Mark Meer AKA Commander Shepard the Male Edition has decided to kick off a campaign hosted by Chaosium. This is not their first live play of Chaosium but is the highest production values and devotion to the costume as well as acting element for the game. Each of the actors/players are very keen on their roles from the very moment they come on screen with all four players for a tale of horror set in Arkham, Massachusetts.
The premise for Call of Cthulhu, if you’re unfamiliar, is it is a tabletop game based on the writings of HP Lovecraft. The game somewhat zig-zags between genuine cosmic horror where everyone dies or goes insane as versus Pulpy adventure where you can Indiana Jones your way to stopping the cultists from destroying the world for another week.
This particular campaign, which is not an adaptation of any of Chaosium’s many modules but a wholly original work, is about how a charity auction is being conducted for a local orphanage. Three bookshops are donating expensive and rare manuscripts to be bid on at auction. The bidders that evening include parapsychologist Hazel Berkovitch (Saige Ryan), bibliophile teenager Neil Black (Carlos Luna), quirky spiritualist Judith Van Horne (Lucia Versprille), and gangster Mickey Sykes (Patrick Logan).
Things go horribly wrong very quickly and the four find themselves attempting to recover three magical books dating back to the Salem Witch Trials. The protagonists start off pretty goofy and somewhat silly, like in a Critical Role game, but turn into a serious horror story as the books warp their sense of reality as well as morality. The protagonists do a lot of morally questionable things and it’s fascinating to see how they compromise their beliefs in hopes of survival or defeat the enemies.

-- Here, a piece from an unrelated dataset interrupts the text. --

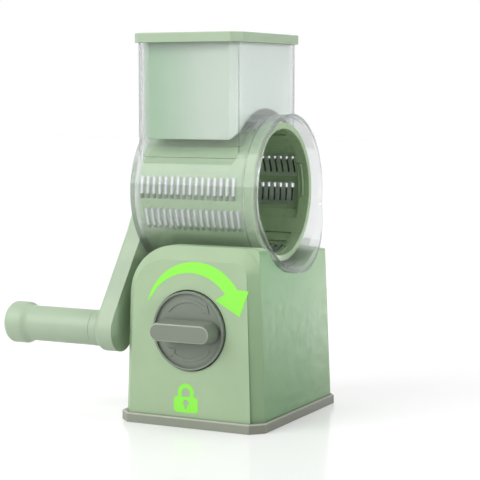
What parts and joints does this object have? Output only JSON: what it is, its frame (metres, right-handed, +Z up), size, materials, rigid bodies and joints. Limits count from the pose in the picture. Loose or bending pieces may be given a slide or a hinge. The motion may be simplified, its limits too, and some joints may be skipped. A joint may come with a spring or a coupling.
{
  "type": "rotary cabbage shredder",
  "caption": "Hand cranked rotary vegetable shredder: suction base with lock knob, toothed drum in a clear housing with hopper and pusher, and a side crank with a grip.",
  "frame": {"origin": "on the table plane, under the middle of the base, in the plane of the foot frame's underside", "axes": "+Z up, +X along the drum axis towards the outlet mouth (the crank is on -X), -Y is the front face with the lock knob"},
  "size_m": [0.2291, 0.1616, 0.3],
  "materials": {
    "sage_green_plastic": "satin",
    "pale_green_plastic": "satin",
    "clear_plastic": "gloss",
    "warm_grey_plastic": "satin",
    "white_plastic": "satin",
    "stainless_steel": "polished",
    "grey_rubber": "matte"
  },
  "bodies": {
    "base": {"base_housing": "sage_green_plastic", "foot_frame": "warm_grey_plastic", "bottom_plate": "white_plastic", "base_screws": "stainless_steel", "suction_cup": "grey_rubber", "stem_spring": "stainless_steel", "clear_housing": "clear_plastic", "axle_bush": "white_plastic"},
    "crank": {"crank_arm": "sage_green_plastic", "crank_axle": "stainless_steel", "axle_screw": "stainless_steel", "hub_cover": "sage_green_plastic", "crank_pin": "stainless_steel", "drum_frame": "sage_green_plastic", "shredding_plate_1": "sage_green_plastic", "shredding_plate_2": "sage_green_plastic", "shredding_plate_3": "sage_green_plastic", "shredding_plate_4": "sage_green_plastic", "tooth_strips_1": "stainless_steel", "tooth_strips_2": "stainless_steel", "tooth_strips_3": "stainless_steel", "tooth_strips_4": "stainless_steel"},
    "grip": {"grip": "sage_green_plastic", "grip_cap": "sage_green_plastic"},
    "pusher": {"pusher_cap": "sage_green_plastic", "pusher_block": "pale_green_plastic"},
    "knob": {"lock_knob": "warm_grey_plastic", "cam_shaft": "white_plastic", "knob_screws": "stainless_steel", "shaft_clip": "stainless_steel"},
    "stem": {"suction_stem": "white_plastic"}
  },
  "joints": [
    {"name": "crank_spin", "type": "hinge", "parent": "base", "child": "crank", "pos_m": [0, 0, 0.177], "axis": [1, 0, 0], "continuous": true},
    {"name": "grip_spin", "type": "hinge", "parent": "crank", "child": "grip", "pos_m": [0, -0.06105, 0.06953], "axis": [1, 0, 0], "continuous": true},
    {"name": "pusher_lift", "type": "slide", "parent": "base", "child": "pusher", "axis": [0, 0, 1], "range_m": [0, 0.11]},
    {"name": "knob_turn", "type": "hinge", "parent": "base", "child": "knob", "pos_m": [0, 0, 0.0742], "axis": [0, 1, 0], "range_deg": [0, 90]},
    {"name": "stem_lift", "type": "slide", "parent": "base", "child": "stem", "axis": [0, 0, 1], "range_m": [0, 0.00283], "deforming": ["suction_cup", "stem_spring"]}
  ],
  "couplings": [
    {"joint": "stem_lift", "follows": "knob_turn", "m_per_rad": 0.0018}
  ]
}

It’s not quite a horror game, more dark fantasy, but I really enjoyed the four and a half episodes of Bookshops of Arkham. I say four and a half because due to technical episodes, one of the episodes was lost and the producers decided to instead do a summary told as a dark and creepy story. The ending was quite powerful and I strongly enjoyed it from beginning to end. Sadly, I don’t think they’re going to have a sequel.
Lovecraft fans will find this a bit too fantastical in places with the use of extra-dimensional sites and perhaps a bit too much melodrama as well as joking but that’s only if you think all adaptations should be True Detective. I came to bond with all of the protagonists and really wanted them to continue the campaign onward to do the kind of international long-running campaign you saw in Masks of Nyarlathotep or Shadows of Yog-Sothoth.
My favorite of the characters was definitely Hazel but all of them made a strong impressions on me. I regret we didn’t more “down time” to get to know the characters but the Call of Cthulhu premise always seems to imply that the protagonists will go insane or be killed before that happened. Like Seth Skorkowsky, I don’t believe this should be the case and think that’s a bad playstyle. Mind you, this is more, “investigate the anomoly” than “get eaten by tentacles.”
Liveplays of roleplaying games aren’t going to be for everyone but like improv theater, they are enjoyable for quite a few of the audience. If you’re willing to invest enough time for basically a miniseries, I think there’s a lot to appreciate from this. I hope they do more of these and I would love to see an adaptation of Chasoium’s more famous work. Mark Meer is a fantastic Keeper and really brings the setting to life.
It is available on Chasosium’ Youtube channel.